__Task requirements__. Copy all lines below containing "behind".

__Dataset section__.
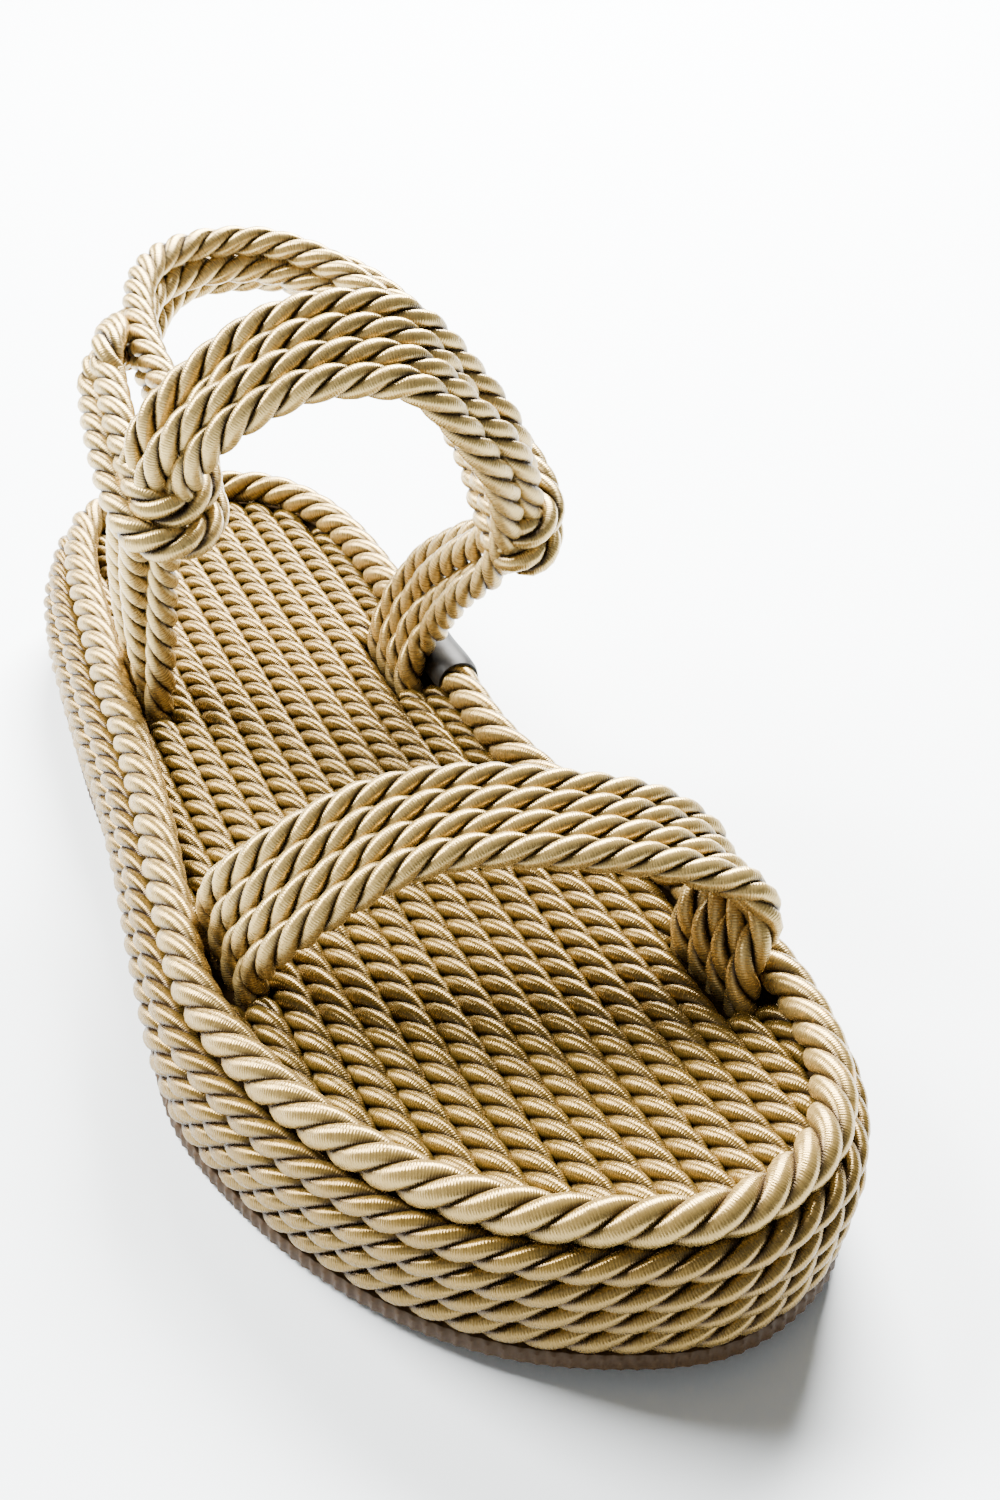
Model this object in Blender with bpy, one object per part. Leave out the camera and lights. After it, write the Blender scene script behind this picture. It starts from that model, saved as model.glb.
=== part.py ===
# Rope sandal for a right foot. The sole is wound from layers of rope round a ridged rope footbed.
# A four-rope toe strap crosses the ball, and a four-rope band runs up two legs to knots and over
# the instep, where a doubled loop of two ropes goes round the heel.
# Metres, +Z up, toe towards -Y, big-toe side towards +X, origin on the floor under the middle.

import math

import bpy
import bmesh
import numpy as np

for old in list(bpy.data.objects):
    bpy.data.objects.remove(old, do_unlink=True)

mm = 0.001

# Driving dimensions
sole_length = 253.0 * mm          # over the rim rope
ball_width = 92.5 * mm            # over the rim rope at the ball
heel_width = 68.0 * mm            # over the rim rope at the heel
toe_spring = 4.0 * mm             # rise of the sole under the toe
outsole_thickness = 3.2 * mm
outsole_edge = 2.3 * mm           # how far the outsole reaches past the lowest rope's middle
rib_depth = 0.5 * mm              # moulded ribs on the outsole's edge
rim_rope = 7.2 * mm               # thick rope that borders the footbed
side_rope = 5.4 * mm              # height taken by one layer of the side
side_layers = 4                   # layers under the rim rope
wall_step = 3.2 * mm              # how far the side ropes stand out past the rim's line
side_flare = 3.2 * mm             # further spread of the lowest ropes behind the ball
bed_rope = 5.36 * mm              # spacing of the footbed's ropes
bed_groove = 1.3 * mm             # depth of the grooves between them
bed_offset = -0.4 * mm            # the middle groove's distance from the middle line
rim_stand = 5.5 * mm              # rim's top above the footbed's crowns
strap_rope = 5.3 * mm             # spacing of the ropes in a strap
strap_ropes = 4                   # ropes side by side in a strap
heel_rope = 5.6 * mm              # spacing of the ropes in the heel loop
heel_ropes = 2                    # ropes stacked in the heel loop
toe_rise = 25.5 * mm              # middle of the toe strap above the footbed's crowns
instep_rise = 87.5 * mm           # middle of the instep band above them
slot_depth = 6.5 * mm             # how deep the strap ends go beside the rim
toe_lean = 0.10                   # turn of the toe strap in plan, inner side forward
slot_room = 0.9 * mm              # room round a strap's end in the footbed
sleeve_length = 18.0 * mm         # smooth sleeve round the rim beside the inner leg
sleeve_wall = 0.6 * mm
sleeve_ahead = 7.2 * mm           # its middle stands this far in front of the leg's
clearance = 0.3 * mm              # between pieces that meet

# Worked out from them
rim_radius = rim_rope / 2
side_radius = (side_rope - clearance) / 2
run_length = sole_length - rim_rope               # length of the rim's centre line
lowest_layer = outsole_thickness + side_rope / 2 + clearance / 2
top_layer = lowest_layer + (side_layers - 1) * side_rope
rim_nest = rim_radius + side_radius + clearance   # rim's middle to the top layer's middle
rim_height = top_layer + math.sqrt(rim_nest**2 - wall_step**2)
rim_level = (rim_height - lowest_layer) / side_rope
bed_top = rim_height + rim_radius - rim_stand     # crowns of the footbed's ropes
slot_floor = bed_top - slot_depth

ring_stations = 56
ring_sides = 7
outsole_stations = 84
rope_brown = (0.52, 0.37, 0.20)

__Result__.
Model this object in Blender with bpy, one object per part. Leave out the camera and lights. After it, write the Blender scene script behind this picture. It starts from that model, saved as model.glb.
side_flare = 3.2 * mm             # further spread of the lowest ropes behind the ball